Republicans like to pretend that emergency rooms offer care for free, which of course they don’t. That means that if you go to the ER and skip out on your bill because it’s insanely expensive and you can’t afford it, everyone else pays for it. So the idiotic “solution” to the healthcare crisis — as Republicans like Mitt put it — is to not give freeloaders a free ride and have people pay for other people’s healthcare, it’s to have people pay for other people’s healthcare. No, that’s not a typo — that’s the argument.
And this is the worst way to have one group pay for another’s healthcare, since the group getting soaked for the non-payers are already sick and less able to earn. In short, the Republican ER argument is that people should pay for other people’s healthcare, just in the least efficient and sustainable manner imaginable — because liberty, I guess.

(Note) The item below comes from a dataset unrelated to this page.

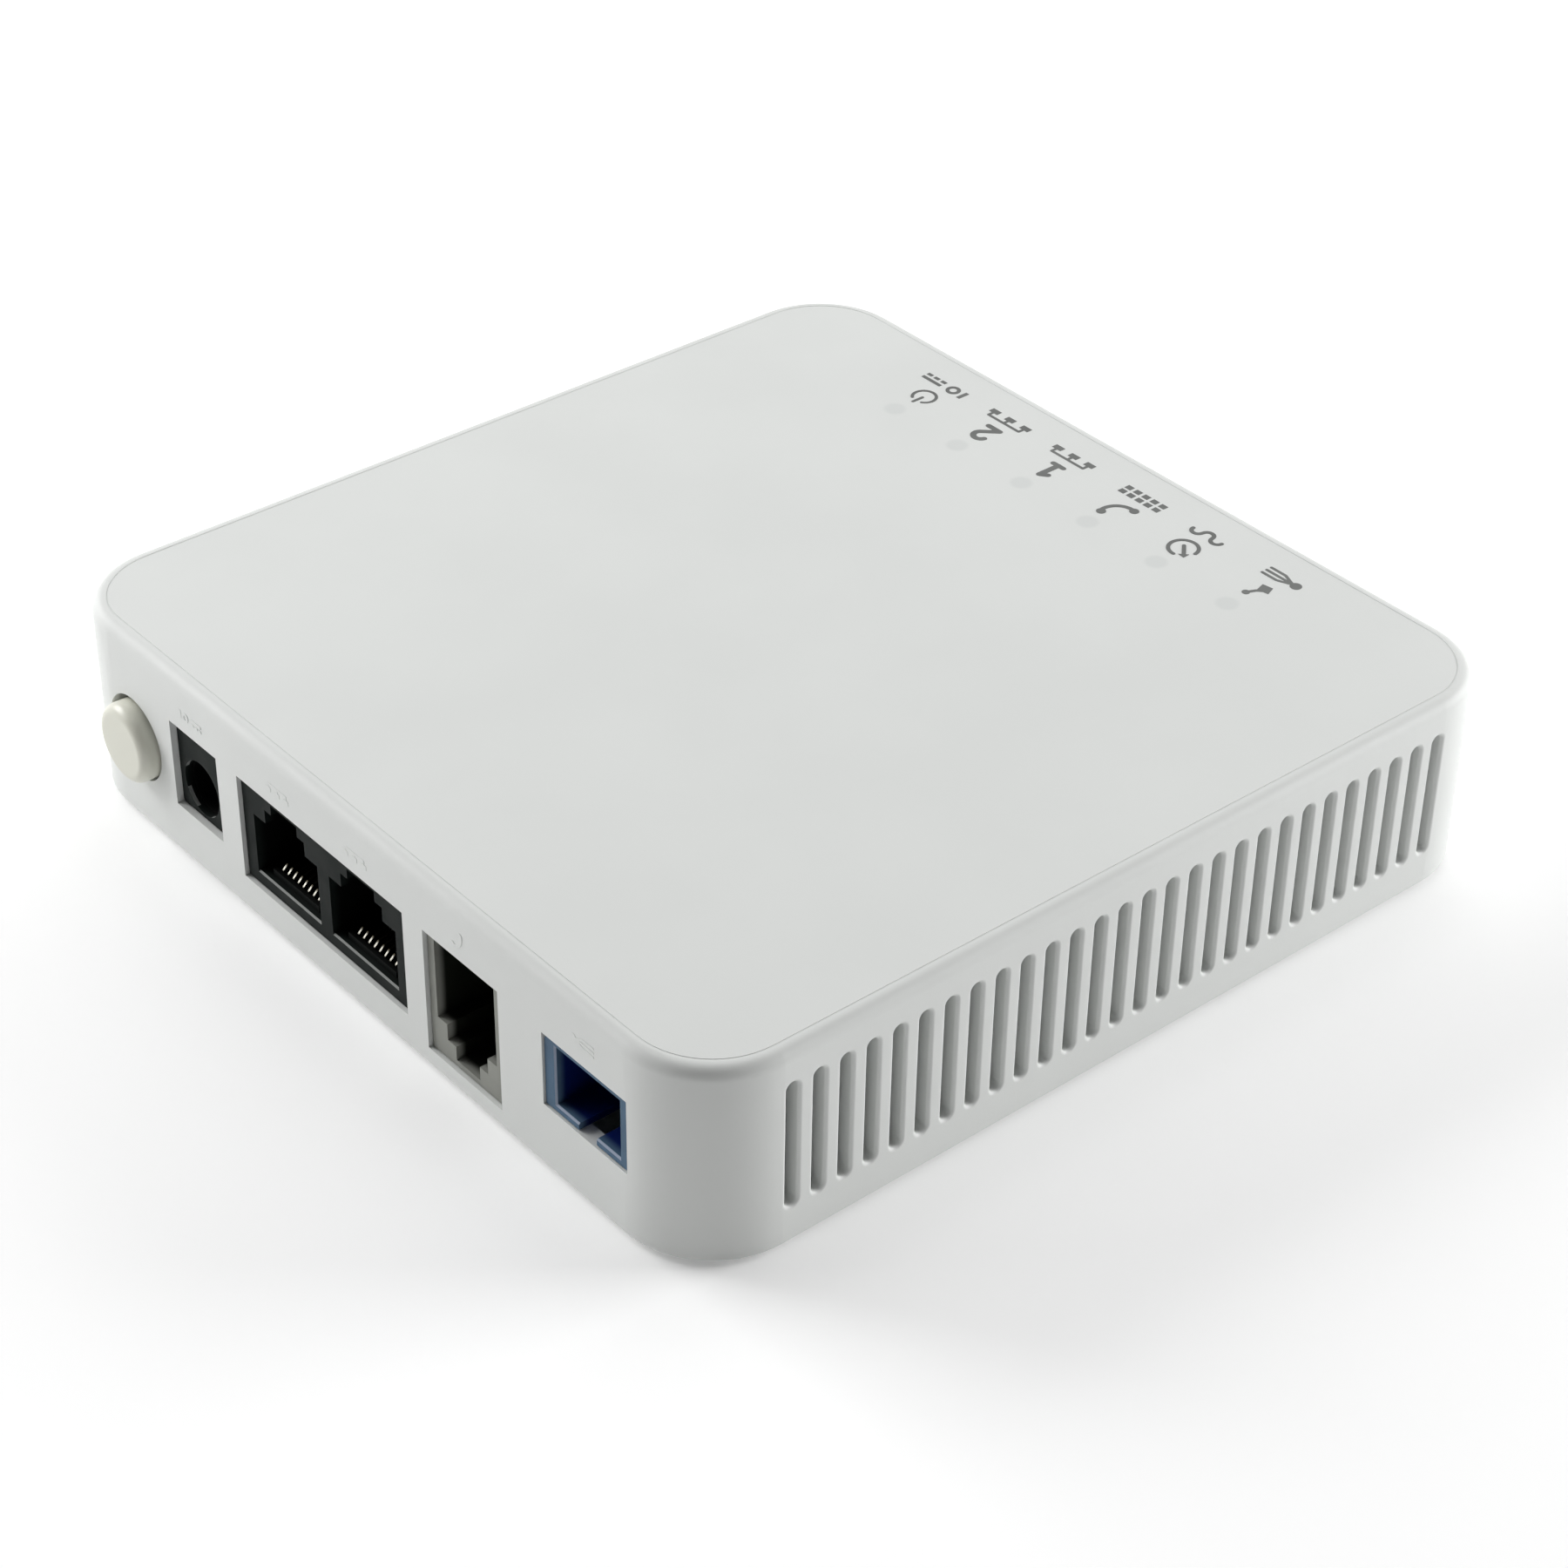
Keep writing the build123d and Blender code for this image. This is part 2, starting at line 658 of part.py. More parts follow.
# ---------------------------------------------------------------- processor, memory and cooling
chip_at = (4.0, 6.0)
chip_thickness = 1.4
pad_thickness = 0.5
sink_side = 30.0
sink_base = 2.0
fin_height = 5.0
fin_count = 9
fin_thickness = 1.2
pad_top = board_z - chip_thickness
sink_top = pad_top - pad_thickness
with BuildPart() as main_processor:
    under_board([chip_at], (17.0, 17.0, chip_thickness))
main_processor.part.label = "main_processor"

with BuildPart() as thermal_pad:
    with Locations((*chip_at, pad_top - pad_thickness / 2)):
        Box(15.0, 15.0, pad_thickness)
thermal_pad.part.label = "thermal_pad"

with BuildPart() as heatsink:
    with Locations((*chip_at, sink_top - sink_base / 2)):
        Box(sink_side, sink_side, sink_base)
    with Locations((*chip_at, sink_top - sink_base - fin_height / 2)):
        with GridLocations((sink_side - fin_thickness) / (fin_count - 1), 1, fin_count, 1):
            Box(fin_thickness, sink_side, fin_height)
heatsink.part.label = "heatsink"

with BuildPart() as memory_chip:
    under_board([(-22.0, 12.0)], (9.0, 13.0, 1.1))
memory_chip.part.label = "memory_chip"

with BuildPart() as flash_chip:
    under_board([(-22.0, 30.0)], (8.0, 6.0, 1.8))
flash_chip.part.label = "flash_chip"

with BuildPart() as phone_line_chip:
    under_board([(20.0, -30.0)], (8.0, 8.0, 0.9))
phone_line_chip.part.label = "phone_line_chip"

with BuildPart() as lan_transformers:
    under_board([(port, -34.0) for port in lan_ports], (12.7, 9.0, 5.6))
lan_transformers.part.label = "lan_transformers"

with BuildPart() as power_inductors:
    for x, y in ((-50, -8), (-50, 4), (-50, 16)):
        with Locations((x, y, board_z - 1.75)):
            Box(7.0, 7.0, 3.5)
    chamfer(power_inductors.edges().filter_by(Axis.Z), 1.0)
power_inductors.part.label = "power_inductors"

with BuildPart() as bulk_capacitors:
    with BuildSketch(Plane.XY.offset(board_z)):
        with Locations((-31, -30), (-29, -19), (-29, -8)):
            Circle(4.0)
    extrude(amount=-11.5)
    fillet(bulk_capacitors.edges().group_by(Axis.Z)[0], 0.5)
bulk_capacitors.part.label = "bulk_capacitors"

with BuildPart() as ceramic_capacitors:
    for x in (-7.5, 15.5):
        under_board([(x, chip_at[1] + 2.4 * i) for i in range(-3, 4)], (1.6, 0.8, 0.8))
    for y in (-8.0, 20.0):
        under_board([(chip_at[0] + 2.4 * i, y) for i in range(-3, 4)], (0.8, 1.6, 0.8))
ceramic_capacitors.part.label = "ceramic_capacitors"

with BuildPart() as chip_resistors:
    under_board([(30 + 2.0 * i, 10 + 3.0 * j) for i in range(4) for j in range(4)], (1.0, 0.5, 0.4))
    under_board([(light_x, 36.0) for light_x, _ in light_row], (1.0, 0.5, 0.4))
chip_resistors.part.label = "chip_resistors"

with BuildPart() as regulator_chips:
    under_board([(-44, -1), (-44, 9), (-44, 20)], (2.9, 1.6, 1.1))
regulator_chips.part.label = "regulator_chips"

with BuildPart() as clock_crystal:
    under_board([(4.0, 26.0)], (3.2, 2.5, 0.8))
clock_crystal.part.label = "clock_crystal"

with BuildPart() as input_fuse:
    under_board([(-30.0, -40.0)], (4.5, 2.5, 1.6))
input_fuse.part.label = "input_fuse"

with BuildPart() as surge_protectors:
    under_board([(17.5, -39.5), (24.0, -39.5)], (4.5, 3.6, 2.3))
surge_protectors.part.label = "surge_protectors"

header_at = (38.0, 40.0)
with BuildPart() as service_header:
    under_board([header_at], (10.2, 2.5, 2.5))
service_header.part.label = "service_header"

with BuildPart() as service_pins:
    with Locations((*header_at, board_z - 5.5)):
        with GridLocations(2.54, 1, 4, 1):
            Box(0.64, 0.64, 6.0)
service_pins.part.label = "service_pins"

pieces = [
    housing, base_plate, rubber_feet, base_screws, rating_label, circuit_board, board_screws,
    dc_jack_housing, dc_jack_pin, dc_jack_spring, lan_jack_housing, lan_jack_contacts,
    phone_jack_housing, phone_jack_contacts, fibre_receptacle, fibre_sleeve, optical_module,
    laser_can, photodiode_can, laser_shield, laser_driver, power_button, switch_plunger,
    switch_body, switch_spring, status_leds, light_guides, light_baffle, main_processor,
    thermal_pad, heatsink, memory_chip, flash_chip, phone_line_chip, lan_transformers,
    power_inductors, bulk_capacitors, ceramic_capacitors, chip_resistors, regulator_chips,
    clock_crystal, input_fuse, surge_protectors, service_header, service_pins,
]
for piece in pieces:
    export_step(piece.part, f"parts/{piece.part.label}.step")
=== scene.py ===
import json
import math

import bmesh
import bpy
from mathutils import Matrix, Vector


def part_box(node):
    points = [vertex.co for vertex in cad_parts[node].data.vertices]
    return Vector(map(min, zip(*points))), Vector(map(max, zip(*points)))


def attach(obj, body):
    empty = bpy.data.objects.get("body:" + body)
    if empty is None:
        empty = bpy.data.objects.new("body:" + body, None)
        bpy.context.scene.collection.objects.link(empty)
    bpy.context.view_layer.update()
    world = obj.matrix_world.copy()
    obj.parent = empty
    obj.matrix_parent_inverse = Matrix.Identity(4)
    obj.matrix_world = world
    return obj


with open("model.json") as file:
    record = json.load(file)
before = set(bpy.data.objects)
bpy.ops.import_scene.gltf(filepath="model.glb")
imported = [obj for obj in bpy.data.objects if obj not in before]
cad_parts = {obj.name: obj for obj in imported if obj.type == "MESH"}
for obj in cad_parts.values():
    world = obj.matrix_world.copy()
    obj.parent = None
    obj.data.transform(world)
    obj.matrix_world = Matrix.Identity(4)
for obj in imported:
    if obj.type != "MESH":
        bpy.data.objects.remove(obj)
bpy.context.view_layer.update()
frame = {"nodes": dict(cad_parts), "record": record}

# Looks of the optical network terminal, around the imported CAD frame. Metres, +Z up,
# connectors on the -Y side, vents on both X sides.

MM = 0.001

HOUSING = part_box("housing")
ROOF_Z = HOUSING[1].z
FLOOR_Z = HOUSING[0].z
FRONT_Y = HOUSING[0].y
LIGHTS_LOW, LIGHTS_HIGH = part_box("light_guides")
LIGHT_COUNT = 6
GUIDE_RADIUS = (LIGHTS_HIGH.y - LIGHTS_LOW.y) / 2
LIGHT_FIRST_X = LIGHTS_LOW.x + GUIDE_RADIUS
LIGHT_PITCH = (LIGHTS_HIGH.x - LIGHTS_LOW.x - 2 * GUIDE_RADIUS) / (LIGHT_COUNT - 1)
LIGHT_Y = (LIGHTS_LOW.y + LIGHTS_HIGH.y) / 2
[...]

It makes absolutely no sense at all and the argument exists only as spin to defend the status quo.
Mitt’s idea is a terrible idea precisely because it is not an idea. It’s a big pile of nothin’. It’s things as they are now, presented as a solution to a problem we’re experiencing now. It’s like his “let Detroit go bankrupt” non-idea all over again. Apparently, Mitt’s answer to every crisis is to sit on your ass and do nothing.